Work instructions: Below are entries. Pull out all lines containing "that".

— Begin Exercise data —

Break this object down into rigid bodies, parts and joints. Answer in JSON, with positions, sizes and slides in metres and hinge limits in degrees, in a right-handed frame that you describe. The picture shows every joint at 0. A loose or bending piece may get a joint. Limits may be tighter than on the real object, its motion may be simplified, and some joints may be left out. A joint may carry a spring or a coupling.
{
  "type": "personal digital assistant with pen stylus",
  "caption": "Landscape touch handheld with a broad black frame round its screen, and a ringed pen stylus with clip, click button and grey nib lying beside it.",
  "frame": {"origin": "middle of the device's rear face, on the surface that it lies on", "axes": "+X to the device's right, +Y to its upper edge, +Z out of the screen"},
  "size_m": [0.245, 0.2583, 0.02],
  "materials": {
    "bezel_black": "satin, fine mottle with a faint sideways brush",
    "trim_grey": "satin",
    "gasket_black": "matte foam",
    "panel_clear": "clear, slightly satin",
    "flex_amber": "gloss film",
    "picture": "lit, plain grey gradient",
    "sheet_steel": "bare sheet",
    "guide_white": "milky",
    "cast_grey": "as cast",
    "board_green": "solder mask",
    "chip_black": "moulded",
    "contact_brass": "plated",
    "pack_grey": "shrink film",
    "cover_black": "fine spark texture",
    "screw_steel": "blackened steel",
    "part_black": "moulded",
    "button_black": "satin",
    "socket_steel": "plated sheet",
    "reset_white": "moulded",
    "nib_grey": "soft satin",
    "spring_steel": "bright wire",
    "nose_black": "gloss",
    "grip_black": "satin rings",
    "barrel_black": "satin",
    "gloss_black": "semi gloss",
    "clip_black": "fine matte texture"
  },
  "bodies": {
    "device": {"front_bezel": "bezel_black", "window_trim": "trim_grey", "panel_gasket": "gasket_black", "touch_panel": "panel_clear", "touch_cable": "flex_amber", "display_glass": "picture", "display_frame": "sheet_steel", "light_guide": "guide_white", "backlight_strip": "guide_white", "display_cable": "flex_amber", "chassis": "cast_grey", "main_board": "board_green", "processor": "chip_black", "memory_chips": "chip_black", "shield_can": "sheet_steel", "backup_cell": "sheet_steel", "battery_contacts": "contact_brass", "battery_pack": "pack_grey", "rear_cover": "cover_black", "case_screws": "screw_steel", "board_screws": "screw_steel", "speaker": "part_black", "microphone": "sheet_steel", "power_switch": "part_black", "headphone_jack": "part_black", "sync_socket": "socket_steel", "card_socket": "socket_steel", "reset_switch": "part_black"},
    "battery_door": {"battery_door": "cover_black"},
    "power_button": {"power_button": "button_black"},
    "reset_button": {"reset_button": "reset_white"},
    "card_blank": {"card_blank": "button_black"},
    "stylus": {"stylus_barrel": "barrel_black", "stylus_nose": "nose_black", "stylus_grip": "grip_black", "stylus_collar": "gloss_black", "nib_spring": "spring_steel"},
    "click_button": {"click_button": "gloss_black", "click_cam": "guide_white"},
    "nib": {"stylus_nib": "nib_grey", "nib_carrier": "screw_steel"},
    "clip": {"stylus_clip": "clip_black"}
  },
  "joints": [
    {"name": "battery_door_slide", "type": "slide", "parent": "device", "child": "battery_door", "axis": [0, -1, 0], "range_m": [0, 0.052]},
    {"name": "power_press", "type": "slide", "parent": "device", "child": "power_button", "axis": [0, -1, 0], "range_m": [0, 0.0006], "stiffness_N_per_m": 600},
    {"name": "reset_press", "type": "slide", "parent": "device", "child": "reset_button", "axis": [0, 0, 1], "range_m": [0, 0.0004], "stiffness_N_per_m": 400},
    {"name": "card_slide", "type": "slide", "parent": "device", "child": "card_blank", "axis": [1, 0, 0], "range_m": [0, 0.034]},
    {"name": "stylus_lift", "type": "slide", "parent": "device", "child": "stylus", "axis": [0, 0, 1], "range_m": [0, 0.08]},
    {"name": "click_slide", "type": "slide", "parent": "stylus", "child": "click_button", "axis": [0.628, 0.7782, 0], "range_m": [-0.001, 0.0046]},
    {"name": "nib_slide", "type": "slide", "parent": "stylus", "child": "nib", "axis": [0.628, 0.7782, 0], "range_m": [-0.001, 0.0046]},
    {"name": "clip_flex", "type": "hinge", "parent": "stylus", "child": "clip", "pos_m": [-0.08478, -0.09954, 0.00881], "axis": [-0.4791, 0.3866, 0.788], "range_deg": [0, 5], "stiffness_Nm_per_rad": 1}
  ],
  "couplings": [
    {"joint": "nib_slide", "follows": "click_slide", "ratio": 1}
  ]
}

— End Exercise data —
— Begin Exercise data —

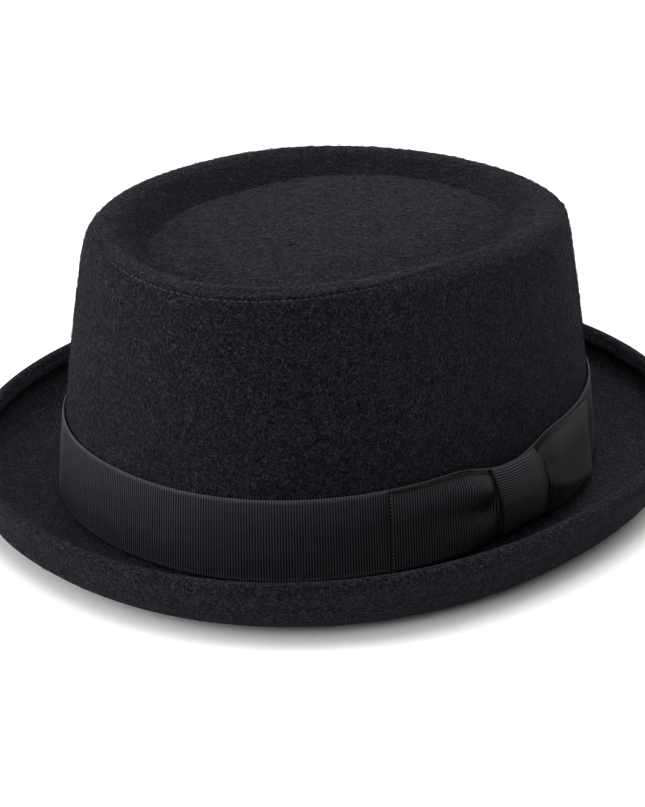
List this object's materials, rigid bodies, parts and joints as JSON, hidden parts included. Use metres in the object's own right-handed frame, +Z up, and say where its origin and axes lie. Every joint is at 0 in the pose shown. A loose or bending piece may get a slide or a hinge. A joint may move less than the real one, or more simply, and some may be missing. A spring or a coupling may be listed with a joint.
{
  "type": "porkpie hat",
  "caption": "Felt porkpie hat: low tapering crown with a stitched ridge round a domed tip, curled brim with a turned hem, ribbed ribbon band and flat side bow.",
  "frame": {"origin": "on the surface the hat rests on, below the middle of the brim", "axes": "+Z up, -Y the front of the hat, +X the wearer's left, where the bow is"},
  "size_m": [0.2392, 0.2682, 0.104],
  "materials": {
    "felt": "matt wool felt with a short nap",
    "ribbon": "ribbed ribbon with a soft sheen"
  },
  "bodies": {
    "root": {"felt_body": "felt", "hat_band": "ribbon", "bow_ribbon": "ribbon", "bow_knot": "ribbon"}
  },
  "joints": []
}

— End Exercise data —
— Begin Exercise data —

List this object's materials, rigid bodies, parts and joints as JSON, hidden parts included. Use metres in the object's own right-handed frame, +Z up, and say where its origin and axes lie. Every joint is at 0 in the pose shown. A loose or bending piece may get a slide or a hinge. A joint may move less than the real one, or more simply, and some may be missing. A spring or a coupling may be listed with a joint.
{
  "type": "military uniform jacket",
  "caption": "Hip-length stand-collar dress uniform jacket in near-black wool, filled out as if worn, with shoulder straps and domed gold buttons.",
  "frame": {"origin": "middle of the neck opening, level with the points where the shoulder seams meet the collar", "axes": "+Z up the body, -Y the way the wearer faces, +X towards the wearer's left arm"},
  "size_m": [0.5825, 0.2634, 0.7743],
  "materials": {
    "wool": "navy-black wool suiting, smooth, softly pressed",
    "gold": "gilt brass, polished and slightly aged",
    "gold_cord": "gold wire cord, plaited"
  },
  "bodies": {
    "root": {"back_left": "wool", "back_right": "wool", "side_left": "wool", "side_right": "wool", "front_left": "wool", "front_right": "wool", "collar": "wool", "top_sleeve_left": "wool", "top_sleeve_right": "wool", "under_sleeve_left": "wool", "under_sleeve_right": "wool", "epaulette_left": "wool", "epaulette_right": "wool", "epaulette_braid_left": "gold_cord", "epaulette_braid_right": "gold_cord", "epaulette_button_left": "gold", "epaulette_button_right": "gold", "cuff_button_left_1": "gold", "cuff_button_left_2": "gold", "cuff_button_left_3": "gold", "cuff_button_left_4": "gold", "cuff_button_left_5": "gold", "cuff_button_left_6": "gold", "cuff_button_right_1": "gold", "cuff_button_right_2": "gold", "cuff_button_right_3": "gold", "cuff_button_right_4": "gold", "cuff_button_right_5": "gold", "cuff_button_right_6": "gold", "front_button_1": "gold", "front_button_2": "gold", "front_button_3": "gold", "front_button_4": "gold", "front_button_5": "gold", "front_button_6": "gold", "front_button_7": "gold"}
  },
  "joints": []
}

— End Exercise data —

Written response:
Break this object down into rigid bodies, parts and joints. Answer in JSON, with positions, sizes and slides in metres and hinge limits in degrees, in a right-handed frame that you describe. The picture shows every joint at 0. A loose or bending piece may get a joint. Limits may be tighter than on the real object, its motion may be simplified, and some joints may be left out. A joint may carry a spring or a coupling.
  "frame": {"origin": "middle of the device's rear face, on the surface that it lies on", "axes": "+X to the device's right, +Y to its upper edge, +Z out of the screen"},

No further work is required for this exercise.